Issue #2: Theory-laden data

So assume you correctly apply the qualifier. Does it work? The answer, perhaps surprisingly is still “no.” The problem is that we often forget that we don’t really have access to unfiltered experience; we have to make sense of things in terms of our understanding of how the world works. What this means is that the data from which we reason are theory-laden, meaning that they already reflect our presuppositions.

When dealing with social interactions, we are well outside the realm of things we can evaluate without assumptions. The key is that assumptions about relationships and attitudes can radically transform the experiences we have.

Two of my friends, who have been close friends for many years (close enough that their parents kept assuring them that, if they were a couple, they could just say so and no one would reject them), habitually insult each other. People who don’t know them hear their interactions as hostile and abusive. And this leads to feedback; someone who hears the hostile interactions first will tend to interpret their friendly interactions as a temporary ceasefire with resentment bubbling underneath, and thus continue to evaluate them as much less friendly than they really are.

By contrast, people with social anxiety disorders will massively misinterpret social cues as more hostile or judgemental than they are. One of my friends once complained about how mean a mutual friend had been, making fun of her teeth. I was confused, so she explained; he’d made some comment, then looked at her mouth and made eye contact with me, which clearly indicated that he’d been talking about her teeth. (She felt she had bad teeth. I was totally unaware of this. So was the friend.)

So if you start with a set of rules you use “only when you don’t have specific knowledge”, the specific knowledge you get will be biased to at least some degree by those presuppositions. In social interactions, especially when forming first impressions, that can create wildly divergent sets of interpretations. Even apart from the theoretical problems, people recognize things they are prepped for more readily, even when this is inaccurate; shown neutral facial expressions, people are more likely to “recognize” expressions corresponding to a mood they have reason to anticipate.

Issue #3: Game theory.

Social interactions with strangers are very much subject to the classic failure modes of things like the prisoner’s dilemma. Imagine that two people meet, and that they are able to tell in advance that each is in a group which has some history of hostility or bigotry towards the other. Doesn’t really matter which groups you use; it could be a black guy and a white guy, or it could be a leather fairy and a priest. Each will start at least alert to the possibility that the other will be hostile. The thing is, guarded-and-defensive and hostile look like each other at least a little. So if they both start out defensive, and prepped for hostile interactions, they are likely to end up being mutually hostile, with each believing that the other initiated it.

You can somewhat overcome this simply by overtly rejecting hostility and demonstrating friendly intent. But to do this, you have to be willing to genuinely commit to it (or be a much better actor than most people will ever be). A set of rules that encourages you to be defensive and not-open rules that out.

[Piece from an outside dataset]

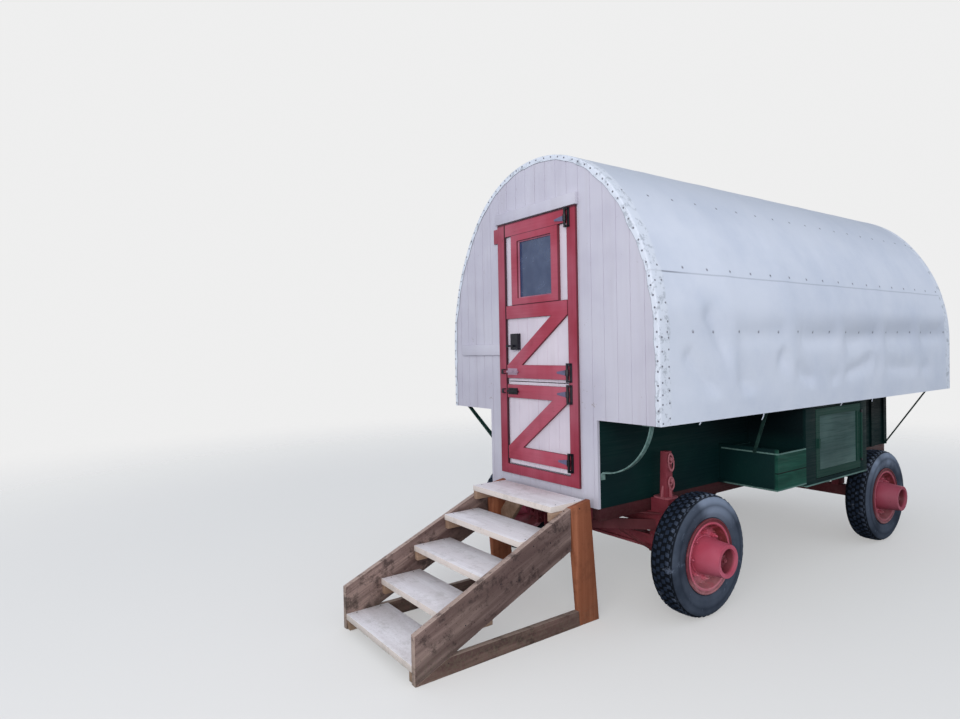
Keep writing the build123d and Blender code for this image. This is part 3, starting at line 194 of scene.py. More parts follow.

So if both parties follow a set of rules similar to those proposed when dealing with perfect strangers, they will be very likely to have consistently negative (or at the very least non-positive) experiences. This then reinforces the stereotypes and presuppositions.

So in conclusion…

While in general it’s true that you should favor accuracy over desireability in evaluating the world, doing so with social rules can be massively counterproductive, because your presuppositions can influence outcomes quite dramatically. Starting out prepared to deal with hostility makes you more likely to perceive hostility whether or not it is present, and more likely to act in ways that provoke hostile responses. It does this no matter how smart you are, and no matter how committed you are to avoiding it; human brains simply cannot be that rational.